In the collection of the California State Railroad Museum is the J.W. Bowker locomotive, a 2-4-0 engine built by Baldwin Locomotive Works in 1875 for the Virginia and Truckee Railroad. Today, the J.W. Bowker is the sole remaining Baldwin 2-4-0 in existence from the Virginia and Truckee Railroad.

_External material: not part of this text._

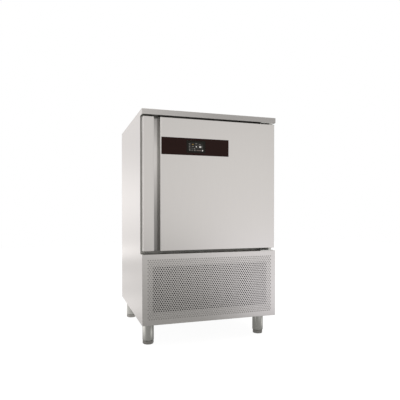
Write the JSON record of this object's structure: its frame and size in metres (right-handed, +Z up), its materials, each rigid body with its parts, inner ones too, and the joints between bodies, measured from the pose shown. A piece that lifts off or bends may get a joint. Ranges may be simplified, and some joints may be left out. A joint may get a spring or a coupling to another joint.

At the Cedar Point amusement park in Sandusky, Ohio, four 2-4-0s run tourist trains around a 2 mi loop of track alongside Lake Erie and pass many of the park's attractions. Two of the 2-4-0s were built by Vulcan Iron Works as 0-4-0Ts in 1922 and 1923 and now run as the Myron H. no. 22 and Judy K. no. 44 respectively. They are the two main engines for the Cedar Point & Lake Erie Railroad. The third engine was built by H.K. Porter, Inc. as an 0-4-0T in 1942 and now runs as the George R. no. 4. The fourth engine was built by Davenport Locomotive Works as a 2-4-4T in 1927 and now runs as the G. A. Boeckling no. 1. No. 1 was converted from oil-burning in 2010 and all engines now run on coal. The John Bull is often mistaken as a 2-4-0 when John Bull is a 4-2-0

===Cuba===

Cuba manly used 2-4-0's in industrial plants (like the Central Simon Bolivar sugar mill number 1167 or the Central Santa Marta Locomotive number 1).

===Japan===

The Japanese National Railways (JNR) class 90, class 105, class 120 JGR Class 150, JGR Class 160, class 190, and JGR class A3 were 2-4-0's imported into Japan. The JGR class A3 was later imported to Taiwan.